Oh, God, I do not deserve the mercy You have shown. I do not deserve the ransom Jesus paid for my life. You are so good. I can never repay You for all Your goodness to me. I bow to You and offer You my all. Like the 'little drummer boy' I will give You my heart.

Thank You Father, Jesus, Holy Spirit, for loving and saving me. In Jesus' name I pray. Amen.

 

Monday, April 16: Job 4- False Truths.

'Pop theology' abounds in every age. It can be devastating, especially with vulnerable and hurting people.

Job's friend, Eliphaz, was doing more and doing better for Job when he was silent. These words won't make an anthology of encouraging words: Consider now: Who, being innocent, has ever perished? Where were the upright ever destroyed? (7). Really, this is the first thing you say to someone who has buried his entire family and lost his entire wealth??? Besides being insensitive, it is not true. It probably was classic 'pop theology' in their day. Let's face it, it is a pretty good belief for people who are living!!!

I don't think too many believe this today. But we have our own pop beliefs.

·         God helps those who help themselves.

·         If you only had enough faith God would heal you

·         Prospering is a sign of God's pleasure.

Problem is they simply are not true. 

Considering the rampant nature of 'pop theology'. I found myself thinking about the only defense against these nice sounding false beliefs and that is God's truth.
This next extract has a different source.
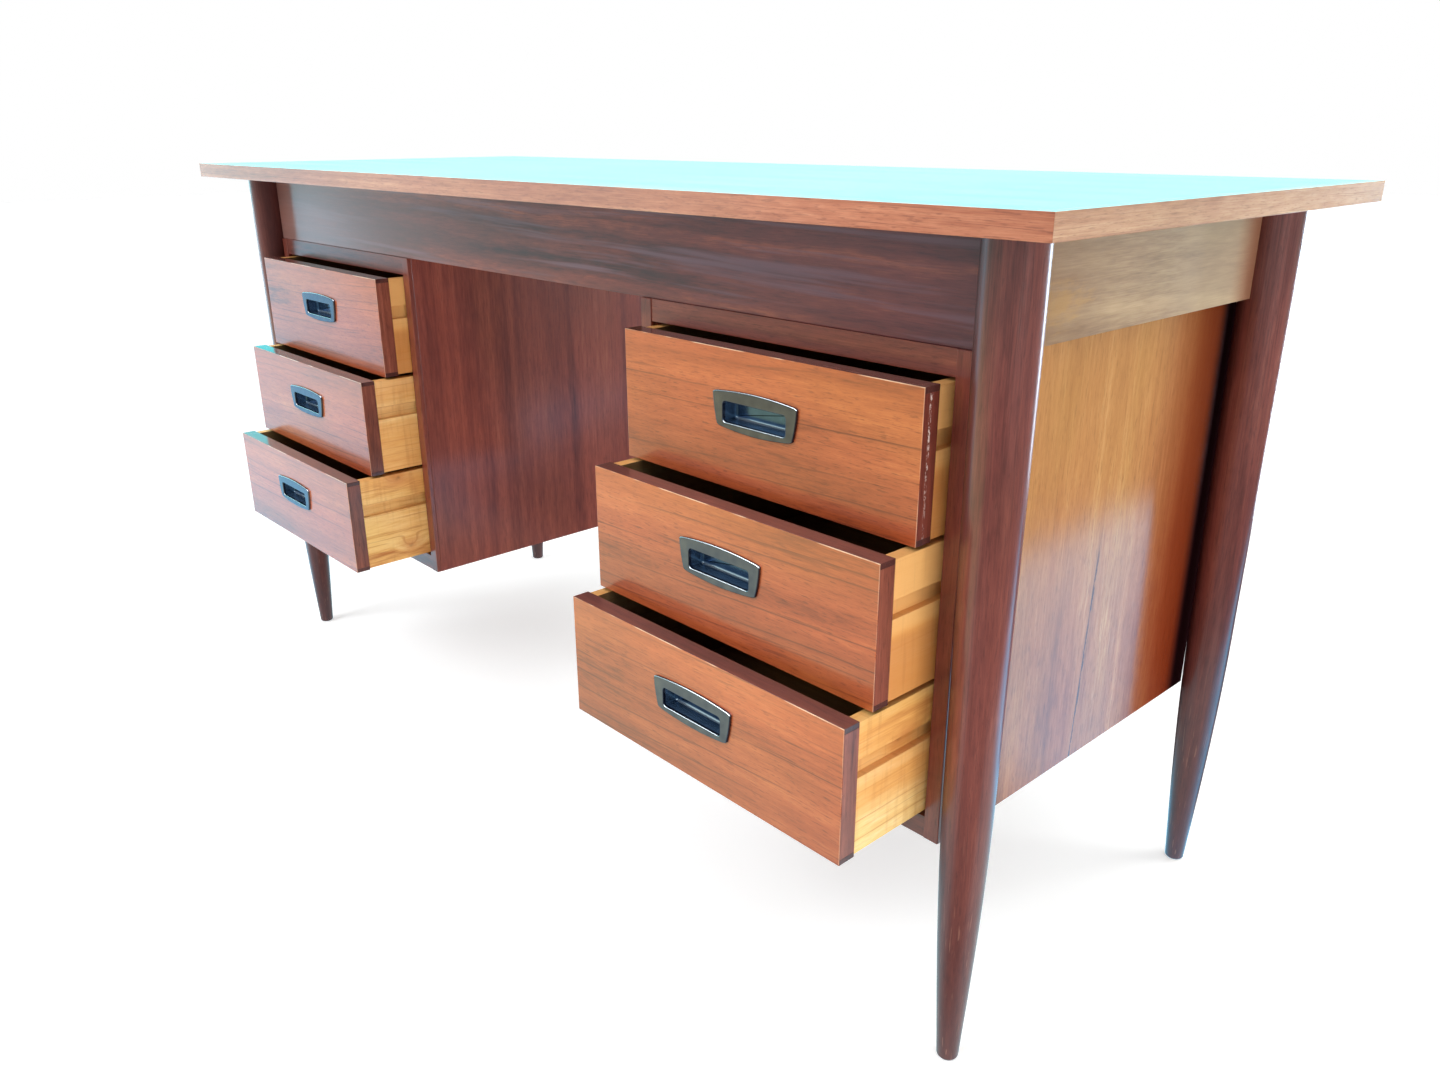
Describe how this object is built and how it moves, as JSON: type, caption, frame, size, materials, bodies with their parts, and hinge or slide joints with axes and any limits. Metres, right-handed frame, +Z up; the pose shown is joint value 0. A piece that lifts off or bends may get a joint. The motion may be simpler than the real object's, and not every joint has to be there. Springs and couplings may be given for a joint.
{
  "type": "writing desk with drawers",
  "caption": "Writing desk on round tapered legs, with two hung pedestals of sliding drawers, recessed metal pulls and an open kneehole.",
  "frame": {"origin": "on the floor, under the middle of the whole desk with its drawers as they rest", "axes": "+X along the desk's width to the right of someone who stands before its front, -Y out of the front where the drawers open, +Z up"},
  "size_m": [1.416, 0.5804, 0.73],
  "materials": {
    "top_veneer": "glossy clear lacquer over teak veneer",
    "solid_teak": "satin oiled solid teak",
    "leg_teak": "satin lacquered turned teak",
    "apron_veneer": "satin lacquered teak veneer",
    "side_veneer": "satin lacquered teak veneer",
    "front_veneer": "satin lacquered teak veneer",
    "pine": "bare sanded softwood",
    "plywood": "thin lacquered plywood",
    "bronze": "dark patinated, satin",
    "steel": "bright zinc"
  },
  "bodies": {
    "carcase": {"top_panel": "top_veneer", "top_lippings": "solid_teak", "leg_front_left": "leg_teak", "leg_front_right": "leg_teak", "leg_rear_left": "leg_teak", "leg_rear_right": "leg_teak", "apron_front": "apron_veneer", "apron_rear": "apron_veneer", "apron_left": "apron_veneer", "apron_right": "apron_veneer", "corner_blocks": "pine", "frame_screws": "steel", "pedestal_dowels": "pine", "runner_screws": "steel", "left_pedestal_outer_side": "side_veneer", "left_pedestal_inner_side": "side_veneer", "left_pedestal_lippings": "solid_teak", "left_pedestal_bottom": "solid_teak", "left_pedestal_back": "side_veneer", "left_pedestal_rails": "solid_teak", "left_pedestal_runners": "pine", "right_pedestal_outer_side": "side_veneer", "right_pedestal_inner_side": "side_veneer", "right_pedestal_lippings": "solid_teak", "right_pedestal_bottom": "solid_teak", "right_pedestal_back": "side_veneer", "right_pedestal_rails": "solid_teak", "right_pedestal_runners": "pine"},
    "left_bottom_drawer": {"left_bottom_drawer_front": "front_veneer", "left_bottom_drawer_sides": "pine", "left_bottom_drawer_back": "pine", "left_bottom_drawer_bottom": "plywood", "left_bottom_drawer_pull": "bronze"},
    "left_middle_drawer": {"left_middle_drawer_front": "front_veneer", "left_middle_drawer_sides": "pine", "left_middle_drawer_back": "pine", "left_middle_drawer_bottom": "plywood", "left_middle_drawer_pull": "bronze"},
    "left_top_drawer": {"left_top_drawer_front": "front_veneer", "left_top_drawer_sides": "pine", "left_top_drawer_back": "pine", "left_top_drawer_bottom": "plywood", "left_top_drawer_pull": "bronze"},
    "right_bottom_drawer": {"right_bottom_drawer_front": "front_veneer", "right_bottom_drawer_sides": "pine", "right_bottom_drawer_back": "pine", "right_bottom_drawer_bottom": "plywood", "right_bottom_drawer_pull": "bronze"},
    "right_middle_drawer": {"right_middle_drawer_front": "front_veneer", "right_middle_drawer_sides": "pine", "right_middle_drawer_back": "pine", "right_middle_drawer_bottom": "plywood", "right_middle_drawer_pull": "bronze"},
    "right_top_drawer": {"right_top_drawer_front": "front_veneer", "right_top_drawer_sides": "pine", "right_top_drawer_back": "pine", "right_top_drawer_bottom": "plywood", "right_top_drawer_pull": "bronze"}
  },
  "joints": [
    {"name": "left_bottom_drawer_slide", "type": "slide", "parent": "carcase", "child": "left_bottom_drawer", "axis": [0, -1, 0], "range_m": [-0.106, 0.184]},
    {"name": "left_middle_drawer_slide", "type": "slide", "parent": "carcase", "child": "left_middle_drawer", "axis": [0, -1, 0], "range_m": [-0.071, 0.219]},
    {"name": "left_top_drawer_slide", "type": "slide", "parent": "carcase", "child": "left_top_drawer", "axis": [0, -1, 0], "range_m": [-0.037, 0.253]},
    {"name": "right_bottom_drawer_slide", "type": "slide", "parent": "carcase", "child": "right_bottom_drawer", "axis": [0, -1, 0], "range_m": [-0.107, 0.183]},
    {"name": "right_middle_drawer_slide", "type": "slide", "parent": "carcase", "child": "right_middle_drawer", "axis": [0, -1, 0], "range_m": [-0.074, 0.216]},
    {"name": "right_top_drawer_slide", "type": "slide", "parent": "carcase", "child": "right_top_drawer", "axis": [0, -1, 0], "range_m": [-0.033, 0.257]}
  ]
}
Knowing the Word, reading and studying and spending time in God's Word is our only defense against falsehood in any form.

I know my understanding and theology isn't perfect. I am a mere human being. Howsever, the better I know God's Word, the better protected I am from the blatant falsehoods of 'pop theology' and the latest gibberish from most self-help gurus.

Lord, I pray that Your Word, taken into my life, will shield me against the onslaught of godless banter in my world… I also , Lord, that when I go to comfort a friend, I will give them my presence and offer them Your hope and Your Word rather than drivel. I pray this in the name I bear, Jesus' name. Amen.